Their cameras will capture the best views of Stonehenge which will enable us to witness this spiritual moment from this spiritual place from the comfort of your own home. The events will be streamed LIVE across their YouTube, Facebook, Twitter and Instagram channels. Schedule them into your calendar!
Saturday, June 20, 2020
9:26 PM (Saturday June 20th, 2020 4:26 PM ET)
Sunday, June 21, 2020
4:52 AM (Saturday, June 20, 2020 11:52 PM ET)

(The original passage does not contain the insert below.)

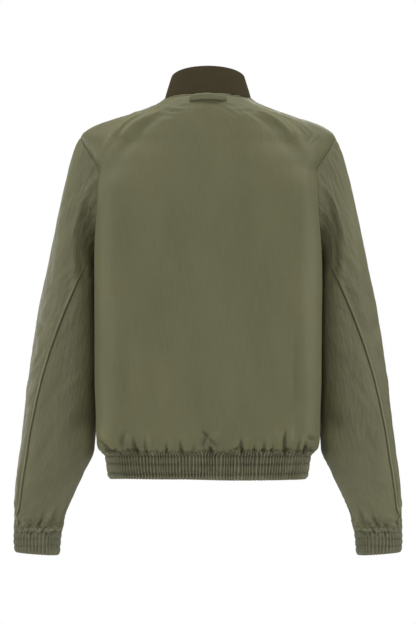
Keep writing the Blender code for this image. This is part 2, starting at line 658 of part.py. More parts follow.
def zip_strip(name, rows, across, proud, thick, material):
    """A strip along the centre front, through the places across, proud of the front panels."""
    turn = 180.0 - turn_for(torso, rows, np.full_like(rows, 180.0), 1.0)[:, None] * np.array(across)[::-1]
    thick = np.broadcast_to(thick, rows.shape)[:, None, None]
    outer, inner = body_wall(rows, turn, thick, lift=np.broadcast_to(proud, rows.shape)[:, None])
    add_wall(name, outer, inner, material)


def make_zip():
    """Tapes behind the fronts, and the closed teeth in the slot between them."""
    rows = zip_rows()
    across = [SEAM_GAP / 2, ZIP_HALF_SLOT, ZIP_HALF_TAPE]
    zip_strip("zip_tape_right", rows, across, behind_cloth(rows), TAPE, "olive_tape")
    zip_strip("zip_tape_left", rows, [-x for x in across[::-1]], behind_cloth(rows), TAPE, "olive_tape")
    top = front_up(SLIDER_BELOW_NECK + SLIDER_LENGTH / 2 + SEAM_GAP)
    rows = np.append(rows[rows < top - 1.0], top)
    thick = CHAIN_PROUD - behind_cloth(rows) - TEETH_GAP
    zip_strip("zip_teeth", rows, [-ZIP_HALF_CHAIN, 0.0, ZIP_HALF_CHAIN], CHAIN_PROUD, thick, "dark_brass")


def slider_frame():
    """Middle of the slider and its three directions: to the side, down the zip, and out."""
    up = front_up(SLIDER_BELOW_NECK)
    middle = torso(up, 180.0)
    out = outward(torso, up, 180.0)
    side = np.array([1.0, 0.0, 0.0])
    return middle, side, np.cross(out, side), out


def add_prism(name, outline, low, high, material):
    """A flat outline in the slider's (down, out) plane, drawn out sideways from low to high."""
    middle, side, down, out = slider_frame()
    flat = np.array([middle + d * down + o * out for d, o in outline])
    count = len(outline)
    points = np.concatenate([flat + side * low, flat + side * high])
    faces = [list(range(count))[::-1], list(range(count, 2 * count))]
    faces += [[k, (k + 1) % count, count + (k + 1) % count, count + k] for k in range(count)]
    return add_object(name, points, faces, material)


def join_shapes(base, extra):
    """Join one shape to another, and hide the one that was only needed for that."""
    union = base.modifiers.new("join", "BOOLEAN")
    union.operation = "UNION"
    union.solver = "EXACT"
    union.object = extra
    extra.hide_render = True
    extra.display_type = "WIRE"


def box_outline(down_low, down_high, out_low, out_high):
    """A rectangle in the slider's (down, out) plane."""
    return [(down_low, out_low), (down_high, out_low), (down_high, out_high), (down_low, out_high)]


def make_slider():
    """The slider: a neck between the front panels, a plate over them and the bridge on the plate."""
    half = SLIDER_LENGTH / 2
    sides = box_outline(-half, half, PLATE_LOW, PLATE_HIGH)
    plate = add_prism("zip_slider", sides, -PLATE_HALF, PLATE_HALF, "dark_brass")
    foot = -CLOTH - SEAM_GAP + TEETH_GAP
    sides = box_outline(NECK_SHORTER - half, half - NECK_SHORTER, foot, PLATE_LOW + SUNK)
    neck = add_prism("slider_neck", sides, -NECK_HALF, NECK_HALF, "dark_brass")
    angles = np.radians(np.linspace(0, 180, 11))
    inner = ARCH_HALF - ARCH_THICK
    flatter = np.sin(angles) ** 0.6  # an arch with steep sides and a flat top
    arch = np.stack([ARCH_HALF * np.cos(angles), PLATE_HIGH + (ARCH_HOLE + ARCH_THICK) * flatter], axis=1)
    hole = np.stack([inner * np.cos(angles), PLATE_HIGH + ARCH_HOLE * flatter], axis=1)
    foot = PLATE_HIGH - SUNK
    outline = [(ARCH_HALF, foot), *arch, (-ARCH_HALF, foot), (-inner, foot), *hole[::-1], (inner, foot)]
    bridge = add_prism("slider_bridge", outline, -BRIDGE_HALF, BRIDGE_HALF, "dark_brass")
    join_shapes(plate, neck)
    join_shapes(plate, bridge)


def rounded_outline(half, low, high, corner):
    """A rectangle with round corners, as (across, down) points that go round it."""
    middles = [(corner - half, low + corner), (half - corner, low + corner)]
    middles += [(half - corner, high - corner), (corner - half, high - corner)]
    points = []
    for start, (across, down) in zip((180.0, 270.0, 0.0, 90.0), middles):
        for angle in np.radians(start + np.array([0.0, 45.0, 90.0])):
            points.append((across + corner * np.cos(angle), down + corner * np.sin(angle)))
    return points


def make_pull():
    """The pull tab, a plate with an eye, on the slider's bridge. Its origin is on the line it turns about."""
    middle, side, down, out = slider_frame()
    rim = rounded_outline(PULL_HALF, -PULL_THICK / 2, PULL_LENGTH, PULL_CORNER)
    eye = rounded_outline(EYE_HALF, PULL_THICK / 2, EYE_LENGTH, EYE_CORNER)
    count = len(rim)
    points = []
    for height in (PULL_THICK / 2, -PULL_THICK / 2):
        points += [side * x + down * d + out * height for x, d in rim + eye]
    faces = []
    for k in range(count):
        n = (k + 1) % count
        faces.append([k, n, count + n, count + k])
        faces.append([v + 2 * count for v in (k, count + k, count + n, n)])
        faces.append([k, k + 2 * count, n + 2 * count, n])
        faces.append([count + k, count + n, count + n + 2 * count, count + k + 2 * count])
    add_object("zip_pull", points, faces, "dark_brass", origin=middle + out * AXIS_OUT)


def main():
    """Clear the scene and build the jacket, piece by piece."""
    for thing in list(bpy.data.objects):
        bpy.data.objects.remove(thing, do_unlink=True)
    make_back()
    make_fronts()
    make_sleeves()
    make_hem_band()
    make_cuffs()
    make_collar()
    make_neck_loop()
    make_zip()
    make_slider()
    make_pull()


main()
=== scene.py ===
"""Looks of an olive nylon bomber jacket, in the hollow shape that it has when it is worn.

Lengths in this file are millimetres and angles are degrees. Only the last step, which puts points into
a mesh, turns them into metres. +Z is up, the wearer faces +Y and +X is the wearer's right. The origin is
the middle of the neck opening, level with the top of the shoulders.

Each piece of cloth starts as a grid of points on a smooth form: the body goes through the rings of
TORSO_RINGS and a sleeve through those of SLEEVE_RINGS. Creases, seams, gathers and ribs then move the
points along the form's outward direction, and a second grid inside the first makes the wall.
"""

from __future__ import annotations

import logging
from dataclasses import dataclass, replace
from enum import Enum
from functools import partial
from typing import NamedTuple, Sequence

import bpy
import numpy as np
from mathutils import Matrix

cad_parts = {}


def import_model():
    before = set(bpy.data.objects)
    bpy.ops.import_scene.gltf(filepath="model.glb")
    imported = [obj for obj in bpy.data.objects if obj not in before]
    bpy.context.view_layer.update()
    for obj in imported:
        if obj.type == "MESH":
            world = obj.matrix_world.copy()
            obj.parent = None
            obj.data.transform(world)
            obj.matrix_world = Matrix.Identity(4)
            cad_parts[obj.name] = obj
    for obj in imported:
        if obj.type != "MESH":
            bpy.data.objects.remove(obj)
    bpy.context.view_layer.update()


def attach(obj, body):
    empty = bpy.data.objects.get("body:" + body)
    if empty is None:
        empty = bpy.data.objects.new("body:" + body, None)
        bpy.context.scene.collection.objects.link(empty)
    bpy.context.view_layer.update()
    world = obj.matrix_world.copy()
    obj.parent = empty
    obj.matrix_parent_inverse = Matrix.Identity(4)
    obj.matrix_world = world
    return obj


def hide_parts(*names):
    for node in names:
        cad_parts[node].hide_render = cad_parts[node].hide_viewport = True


Array = np.ndarray
MM = 0.001  # metres in a millimetre
JACKET_BODY = "jacket"
PULL_BODY = "pull_tab"
log = logging.getLogger("bomber_jacket")

SEAM_GAP = 0.12  # space between two pieces at a seam
UP_NECK = 616.0  # length of cloth up the body from the hem seam to the neck seam,
UP_TIP = 492.0  # to the top of the armhole
UP_UNDERARM = 304.0  # and to its foot
ARMHOLE_TURN = 20.0  # how far the armhole reaches round to the back and to the front
ARMHOLE_MIDDLE = (UP_TIP + UP_UNDERARM) / 2  # height of its middle
ARMHOLE_HALF = (UP_TIP - UP_UNDERARM) / 2  # half its height
DOWN_CUFF = 409.0  # length of cloth from a sleeve's first ring to the cuff's seam
HEM_HEIGHT = 44.0
CUFF_HEIGHT = 44.0
HEAD_LENGTH = 150.0  # mean length of a sleeve's head, from the armhole to its first ring
SLEEVE_RADIUS = 50.0  # mean radius of a sleeve, which turns an angle into a length of cloth
HALF_SLOT = 3.6  # from the centre front to the edge of a front, beside the zip's teeth
ZIP_TURN = 180.0  # the centre front
ALL_ROUND = 180.0  # half_turn of a band that is a closed ring
CUFF_MIDDLE = (264.0, 31.0)  # x and y of the middle of the right cuff


# ---- Curves ----
def smooth_through(at: Array, values: Array, x: Array) -> Array:
    """A smooth curve through points, which never overshoots them (a monotone cubic).

    Args:
        at: places of the points, rising.
        values: the curve's values there.
        x: where the curve is read.

    Returns:
        The curve's value at each x.
    """
    at, values = np.asarray(at, float), np.asarray(values, float)
    step = np.diff(at)
    slope = np.diff(values) / step
    tangent = np.zeros_like(values)
    tangent[0], tangent[-1] = slope[0], slope[-1]
    before, after = slope[:-1], slope[1:]
    rises = before * after > 0
    near, far = 2 * step[1:] + step[:-1], step[1:] + 2 * step[:-1]
    tangent[1:-1][rises] = (near + far)[rises] / (near[rises] / before[rises] + far[rises] / after[rises])
    x = np.clip(x, at[0], at[-1])
    k = np.clip(np.searchsorted(at, x, side="right") - 1, 0, len(step) - 1)
    s = (x - at[k]) / step[k]
    ends = (1 + 2 * s) * (1 - s) ** 2 * values[k] + s * s * (3 - 2 * s) * values[k + 1]
    return ends + step[k] * s * (1 - s) * ((1 - s) * tangent[k] - s * tangent[k + 1])


def superellipse(sine: Array, cosine: Array, square: Array | float) -> tuple[Array, Array]:
    """A round corner between two directions: square 2 is a circle, and more is squarer."""
    reach = (np.abs(sine) ** square + np.abs(cosine) ** square) ** (-1.0 / square)
    return sine * reach, cosine * reach


def unit(vectors: Array) -> Array:
    """The same directions with length 1."""
    return vectors / np.maximum(np.linalg.norm(vectors, axis=-1, keepdims=True), 1e-12)


def ease(x: Array) -> Array:
    """A smooth step from 0 at x = 0 to 1 at x = 1."""
    x = np.clip(x, 0.0, 1.0)
    return x * x * (3 - 2 * x)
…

Stay up late tomorrow night!
Here’s some fascinating history about Stonehenge from English Heritage’s Instagram
On 26 October 1918, Stonehenge was offered by Cecil and Mary Chubb to Sir Alfred Mond, First Commissioner of Works, as a gift for the nation. Cecil Chubb had bought Stonehenge for £6600 at a local auction just three years previously. Prior to 1918, the monument was propped up with wooden poles and some of the stones were in danger of collapse. Increasing numbers of visitors through the late 19th century had led to damage, with people regularly chipping the stones for souvenirs and scratching their names on the monument. Although this was largely halted by the introduction of an admission charge and attendant policeman from 1901 onwards, the monument itself was still in a perilous condition. Thanks to the Chubbs’ generosity, Stonehenge was saved. English Heritage’s predecessors, The Office of Works, began to care for the monument, restoring many of the fallen stones and undertaking a major survey and programme of excavation. Today, the ancient monument is looked after by English Heritage on behalf of the nation.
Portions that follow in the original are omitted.